-- Start --

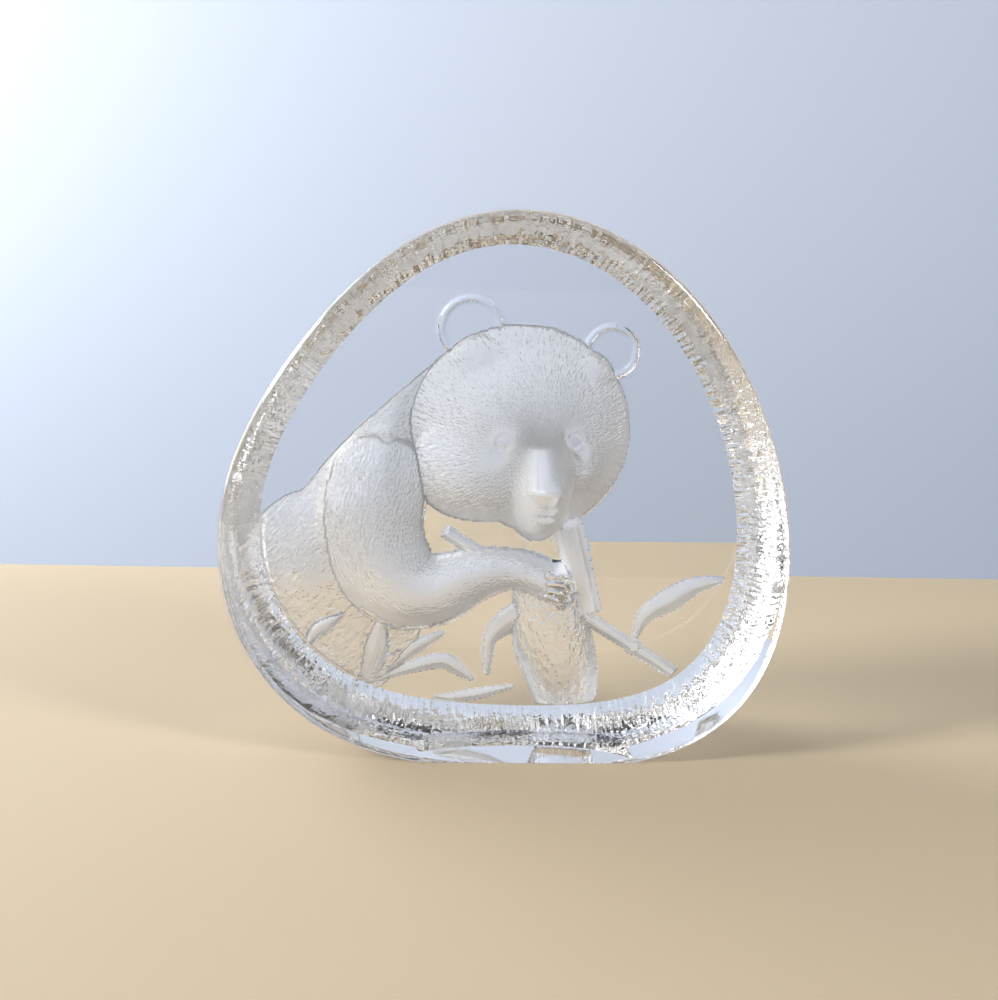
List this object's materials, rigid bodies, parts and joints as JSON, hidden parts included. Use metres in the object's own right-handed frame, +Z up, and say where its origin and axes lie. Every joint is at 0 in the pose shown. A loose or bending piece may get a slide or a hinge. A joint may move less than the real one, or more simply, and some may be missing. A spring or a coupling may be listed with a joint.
{
  "type": "glass paperweight",
  "caption": "Pebble-shaped clear glass paperweight with a frosted panda eating bamboo hollowed into its back, standing on a ground flat.",
  "frame": {"origin": "centre of the bounding box's underside, in the plane of the ground base", "axes": "+Z up, +X to the right seen from the front, -Y out of the polished front face"},
  "size_m": [0.14, 0.044, 0.135],
  "materials": {
    "crystal": "clear polished front, frosted figure, rough shoulder"
  },
  "bodies": {
    "root": {"crystal_block": "crystal"}
  },
  "joints": []
}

-- End --

→ **Task description**:
Using the data above, repeat every line exactly.

→ **Result for this task**:
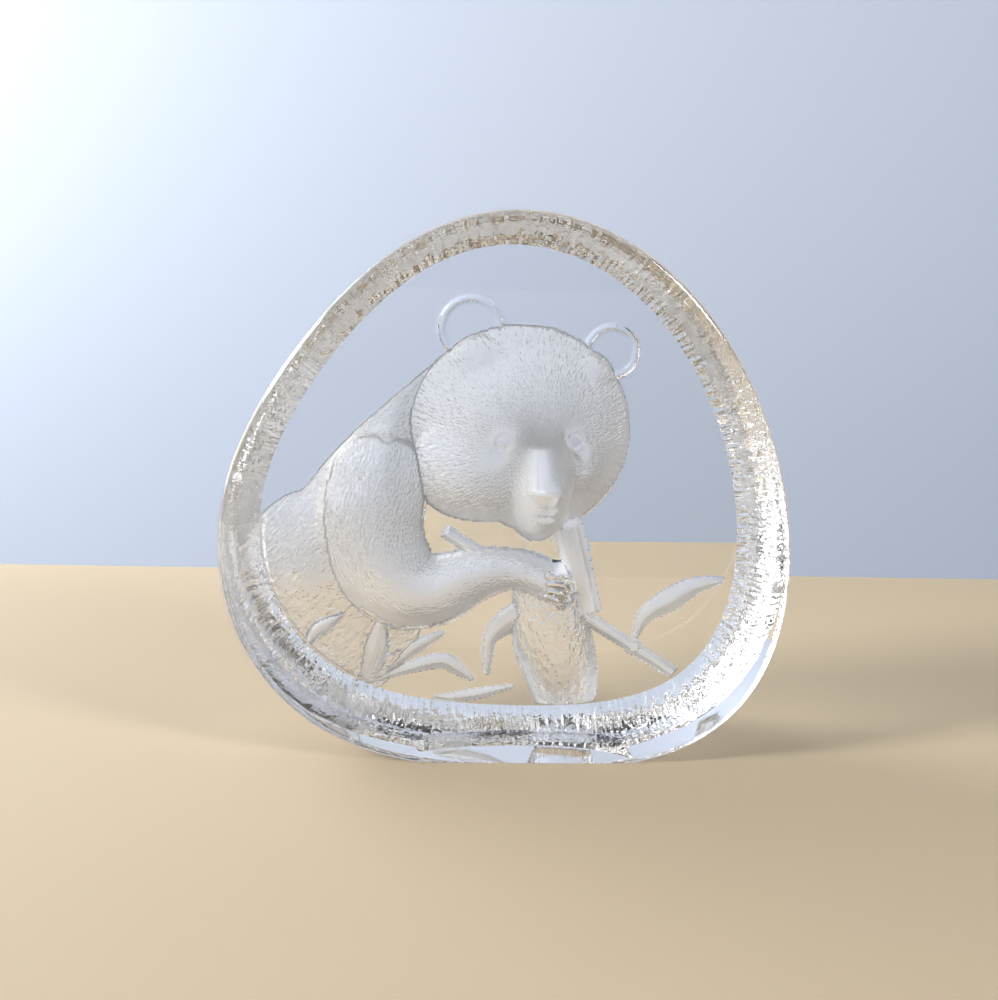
List this object's materials, rigid bodies, parts and joints as JSON, hidden parts included. Use metres in the object's own right-handed frame, +Z up, and say where its origin and axes lie. Every joint is at 0 in the pose shown. A loose or bending piece may get a slide or a hinge. A joint may move less than the real one, or more simply, and some may be missing. A spring or a coupling may be listed with a joint.
{
  "type": "glass paperweight",
  "caption": "Pebble-shaped clear glass paperweight with a frosted panda eating bamboo hollowed into its back, standing on a ground flat.",
  "frame": {"origin": "centre of the bounding box's underside, in the plane of the ground base", "axes": "+Z up, +X to the right seen from the front, -Y out of the polished front face"},
  "size_m": [0.14, 0.044, 0.135],
  "materials": {
    "crystal": "clear polished front, frosted figure, rough shoulder"
  },
  "bodies": {
    "root": {"crystal_block": "crystal"}
  },
  "joints": []
}